**Given exercise**
Extract from the entries below, exactly as given, only the lines from the line containing "Keep writing the" to the line containing "return places.reshape(-1, 3).astype(float)", both lines included.

**Data lines**
#####
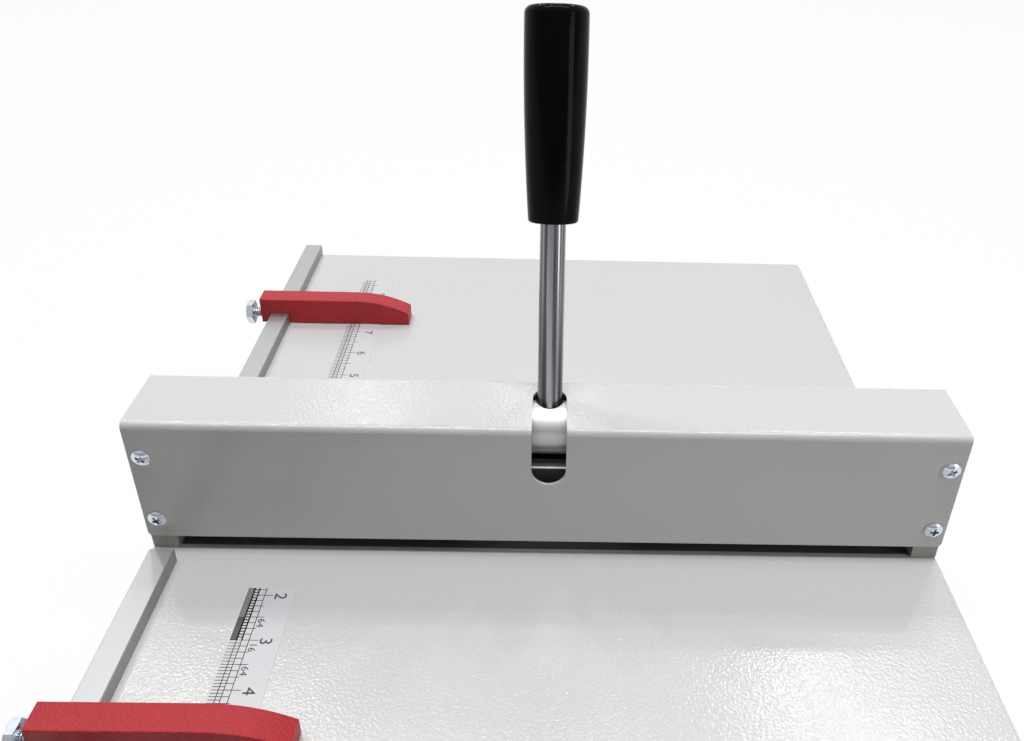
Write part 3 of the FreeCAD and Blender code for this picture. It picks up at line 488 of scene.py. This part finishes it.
#####
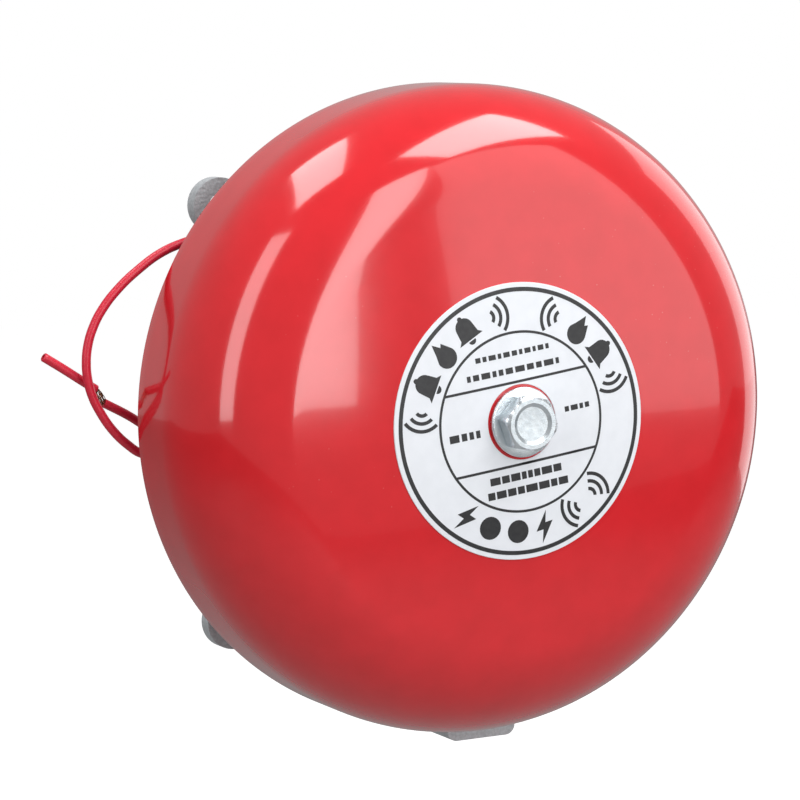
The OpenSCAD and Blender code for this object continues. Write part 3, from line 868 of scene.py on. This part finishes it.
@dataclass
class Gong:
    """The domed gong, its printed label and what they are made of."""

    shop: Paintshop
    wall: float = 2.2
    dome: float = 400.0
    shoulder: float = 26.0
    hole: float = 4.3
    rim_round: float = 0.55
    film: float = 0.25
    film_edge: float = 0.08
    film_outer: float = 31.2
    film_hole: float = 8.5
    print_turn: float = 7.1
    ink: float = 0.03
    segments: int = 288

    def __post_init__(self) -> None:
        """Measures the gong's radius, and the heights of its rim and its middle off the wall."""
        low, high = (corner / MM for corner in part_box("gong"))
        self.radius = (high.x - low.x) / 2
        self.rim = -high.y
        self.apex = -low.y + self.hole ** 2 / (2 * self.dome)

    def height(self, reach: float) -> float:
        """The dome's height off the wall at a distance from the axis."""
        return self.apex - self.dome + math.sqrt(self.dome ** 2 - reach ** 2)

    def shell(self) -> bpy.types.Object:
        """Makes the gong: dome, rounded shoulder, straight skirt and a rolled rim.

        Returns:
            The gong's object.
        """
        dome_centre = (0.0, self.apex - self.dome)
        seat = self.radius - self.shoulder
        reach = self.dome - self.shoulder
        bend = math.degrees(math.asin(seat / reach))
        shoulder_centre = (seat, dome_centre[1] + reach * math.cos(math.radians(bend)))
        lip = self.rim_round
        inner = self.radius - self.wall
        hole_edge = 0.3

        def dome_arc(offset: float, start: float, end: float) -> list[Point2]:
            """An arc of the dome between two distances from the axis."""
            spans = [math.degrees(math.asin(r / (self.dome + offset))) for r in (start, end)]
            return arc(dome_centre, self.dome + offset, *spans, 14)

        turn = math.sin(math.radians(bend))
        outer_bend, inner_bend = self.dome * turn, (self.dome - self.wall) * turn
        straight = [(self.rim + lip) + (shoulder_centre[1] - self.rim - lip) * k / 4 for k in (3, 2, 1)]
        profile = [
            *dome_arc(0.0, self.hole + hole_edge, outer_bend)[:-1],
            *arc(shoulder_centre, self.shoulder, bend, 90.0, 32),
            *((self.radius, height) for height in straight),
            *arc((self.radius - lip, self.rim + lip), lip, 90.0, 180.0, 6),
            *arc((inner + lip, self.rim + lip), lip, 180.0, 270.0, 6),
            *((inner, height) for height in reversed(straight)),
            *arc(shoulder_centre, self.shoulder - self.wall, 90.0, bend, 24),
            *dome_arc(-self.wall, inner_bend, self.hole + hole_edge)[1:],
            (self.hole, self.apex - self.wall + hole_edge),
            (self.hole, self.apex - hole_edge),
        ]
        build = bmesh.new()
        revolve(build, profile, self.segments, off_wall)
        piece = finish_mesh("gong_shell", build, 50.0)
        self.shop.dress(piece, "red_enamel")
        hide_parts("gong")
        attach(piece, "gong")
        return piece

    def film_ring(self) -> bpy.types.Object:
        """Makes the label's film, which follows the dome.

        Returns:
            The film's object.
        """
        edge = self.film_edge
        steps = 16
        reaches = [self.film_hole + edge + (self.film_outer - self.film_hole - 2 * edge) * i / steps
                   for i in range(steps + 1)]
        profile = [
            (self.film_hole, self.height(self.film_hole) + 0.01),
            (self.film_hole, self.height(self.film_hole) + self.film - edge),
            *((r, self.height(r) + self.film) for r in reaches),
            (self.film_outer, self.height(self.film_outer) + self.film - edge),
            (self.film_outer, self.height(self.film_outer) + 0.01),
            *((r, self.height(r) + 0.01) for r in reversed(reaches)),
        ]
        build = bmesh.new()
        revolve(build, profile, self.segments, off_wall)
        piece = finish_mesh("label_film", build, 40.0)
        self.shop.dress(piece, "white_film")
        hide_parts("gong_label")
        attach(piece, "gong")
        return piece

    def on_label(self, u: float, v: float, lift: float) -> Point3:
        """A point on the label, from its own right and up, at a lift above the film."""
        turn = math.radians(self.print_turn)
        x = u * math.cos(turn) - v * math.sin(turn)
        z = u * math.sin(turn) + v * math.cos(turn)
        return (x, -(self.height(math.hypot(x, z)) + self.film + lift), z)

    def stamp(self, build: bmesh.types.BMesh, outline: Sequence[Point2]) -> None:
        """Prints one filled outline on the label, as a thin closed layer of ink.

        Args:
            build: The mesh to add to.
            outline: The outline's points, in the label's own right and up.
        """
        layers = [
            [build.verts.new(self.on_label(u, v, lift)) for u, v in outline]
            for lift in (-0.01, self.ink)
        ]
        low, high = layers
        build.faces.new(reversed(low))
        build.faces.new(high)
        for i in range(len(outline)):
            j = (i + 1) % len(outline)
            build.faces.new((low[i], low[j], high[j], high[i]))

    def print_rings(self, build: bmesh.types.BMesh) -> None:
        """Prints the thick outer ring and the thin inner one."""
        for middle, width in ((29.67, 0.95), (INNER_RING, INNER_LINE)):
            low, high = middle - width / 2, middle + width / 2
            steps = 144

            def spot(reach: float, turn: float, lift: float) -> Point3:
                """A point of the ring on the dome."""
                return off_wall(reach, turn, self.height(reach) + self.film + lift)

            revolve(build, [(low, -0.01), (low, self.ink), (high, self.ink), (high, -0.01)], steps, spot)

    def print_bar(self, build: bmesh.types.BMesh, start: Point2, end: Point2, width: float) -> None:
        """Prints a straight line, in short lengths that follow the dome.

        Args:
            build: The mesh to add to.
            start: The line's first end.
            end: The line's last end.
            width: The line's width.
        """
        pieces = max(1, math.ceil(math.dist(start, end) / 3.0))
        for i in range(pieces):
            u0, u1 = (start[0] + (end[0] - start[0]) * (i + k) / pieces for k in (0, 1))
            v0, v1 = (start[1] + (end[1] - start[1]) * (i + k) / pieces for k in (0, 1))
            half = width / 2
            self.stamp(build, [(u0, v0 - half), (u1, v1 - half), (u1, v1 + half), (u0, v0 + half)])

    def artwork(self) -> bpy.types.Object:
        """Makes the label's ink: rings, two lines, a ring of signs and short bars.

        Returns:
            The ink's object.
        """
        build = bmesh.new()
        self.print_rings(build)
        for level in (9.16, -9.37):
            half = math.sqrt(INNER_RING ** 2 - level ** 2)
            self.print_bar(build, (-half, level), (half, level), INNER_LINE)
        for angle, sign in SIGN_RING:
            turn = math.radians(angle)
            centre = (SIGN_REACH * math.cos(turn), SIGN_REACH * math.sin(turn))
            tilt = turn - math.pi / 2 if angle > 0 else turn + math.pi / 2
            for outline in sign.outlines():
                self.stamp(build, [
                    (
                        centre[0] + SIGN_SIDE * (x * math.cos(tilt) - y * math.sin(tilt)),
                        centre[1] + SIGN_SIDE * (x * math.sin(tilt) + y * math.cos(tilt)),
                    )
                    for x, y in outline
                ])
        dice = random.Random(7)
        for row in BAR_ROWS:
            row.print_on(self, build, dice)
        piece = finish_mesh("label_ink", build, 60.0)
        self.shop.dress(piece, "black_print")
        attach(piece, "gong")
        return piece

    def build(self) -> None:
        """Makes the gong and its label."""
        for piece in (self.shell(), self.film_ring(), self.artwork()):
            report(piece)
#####
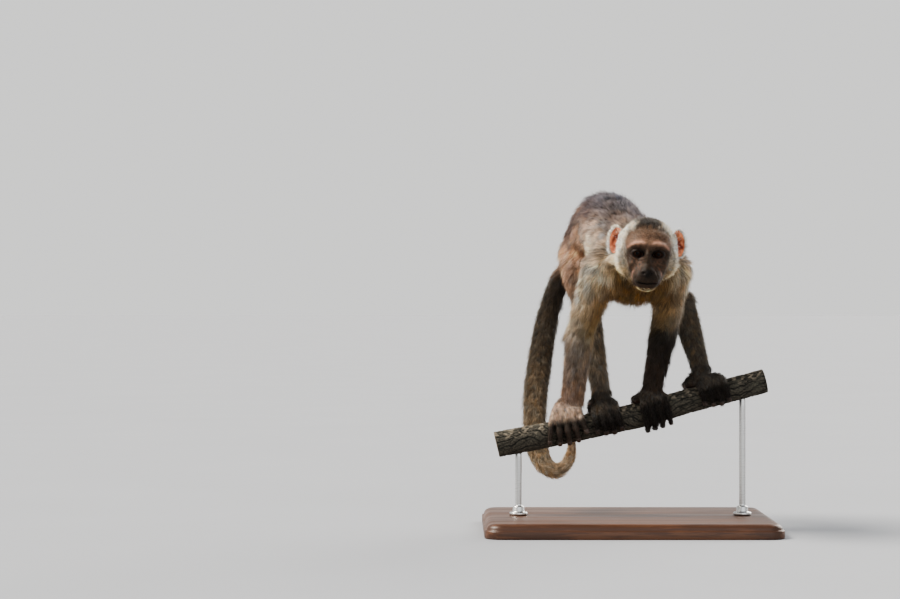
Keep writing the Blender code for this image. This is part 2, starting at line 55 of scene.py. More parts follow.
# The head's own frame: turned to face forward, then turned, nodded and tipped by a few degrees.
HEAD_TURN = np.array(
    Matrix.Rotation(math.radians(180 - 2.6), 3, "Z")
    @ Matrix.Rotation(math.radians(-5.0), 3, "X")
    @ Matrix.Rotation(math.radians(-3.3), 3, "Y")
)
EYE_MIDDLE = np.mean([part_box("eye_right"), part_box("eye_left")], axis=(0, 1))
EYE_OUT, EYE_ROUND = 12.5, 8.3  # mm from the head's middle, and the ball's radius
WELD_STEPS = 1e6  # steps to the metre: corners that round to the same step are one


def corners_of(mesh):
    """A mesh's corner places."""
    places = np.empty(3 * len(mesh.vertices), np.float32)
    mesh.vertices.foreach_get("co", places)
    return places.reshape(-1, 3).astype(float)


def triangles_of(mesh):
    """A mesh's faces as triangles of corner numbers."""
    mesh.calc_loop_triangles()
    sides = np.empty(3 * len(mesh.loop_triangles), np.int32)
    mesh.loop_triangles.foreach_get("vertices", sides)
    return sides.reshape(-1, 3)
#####
**Exercise response**
Keep writing the Blender code for this image. This is part 2, starting at line 55 of scene.py. More parts follow.
# The head's own frame: turned to face forward, then turned, nodded and tipped by a few degrees.
HEAD_TURN = np.array(
    Matrix.Rotation(math.radians(180 - 2.6), 3, "Z")
    @ Matrix.Rotation(math.radians(-5.0), 3, "X")
    @ Matrix.Rotation(math.radians(-3.3), 3, "Y")
)
EYE_MIDDLE = np.mean([part_box("eye_right"), part_box("eye_left")], axis=(0, 1))
EYE_OUT, EYE_ROUND = 12.5, 8.3  # mm from the head's middle, and the ball's radius
WELD_STEPS = 1e6  # steps to the metre: corners that round to the same step are one


def corners_of(mesh):
    """A mesh's corner places."""
    places = np.empty(3 * len(mesh.vertices), np.float32)
    mesh.vertices.foreach_get("co", places)
    return places.reshape(-1, 3).astype(float)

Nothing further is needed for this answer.